Remember that pipe threads turn into fittings about 1/2 to 5/8 inch. Be sure to figure this in your pipe measurements.

ELECTRICAL SAFETY
Look for an electrical ground connection on any steel pipe you work on. It will be on the cold water side.

If you see ground wire, replace it immediately after making the pipe repair or connection (Fig. 8). If it is a heavy wire in the basement, it may be the ground for the main electrical supply and is an absolutely necessary connection to ensure safe and complete electrical service. If the wire is a small one, it probably will be from a telephone, and it is likely that the phone will not work properly until the wire is reconnected. The cold water supply line is used as a ground connection because it runs directly into the earth and provides a positive ground to earth. A hot water line should never be used because it is interrupted through a heating tank, and is possibly even an insulated dielectric fitting intended to prevent galvanic action.
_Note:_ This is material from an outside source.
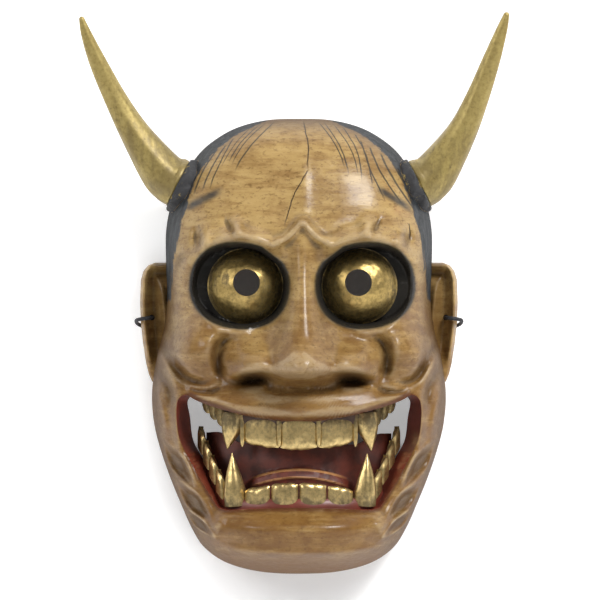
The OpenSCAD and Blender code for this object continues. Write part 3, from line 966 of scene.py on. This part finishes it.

This fitting could also insulate the electric current from passing to the earth in the event of a fault in the electrical system. It will not work even if a ground fault circuit interrupter (GFCI) is included in the wiring system. The GFCI still needs to direct current to ground, if only for a mere fraction of a second.

LEAKING STEEL PIPES

Any pipe that leaks must be replaced just as soon as possible. There are emergency repair kits for leaky pipes, but the emphasis is on emergency.

Although the repair may seem to be sound, don't trust it. Patches have a way of peeling-and usually when you're on your 2 week vacation away from home.

Stop-leak pastes are available. You also can, in a real emergency, use a pipe sleeve device, which is lined with a rubber-like pad. The sleeve goes around the pipe at the leak point and is bolted together to form a clamp over the leak (Fig. 9). Any repair kit usually requires that the water be turned off until the patch is made to the pipe. If the leak is at a fitting, try tightening the pipe at the fitting. Or, you can use a paste patch. However, the damaged pipe should be replaced soon.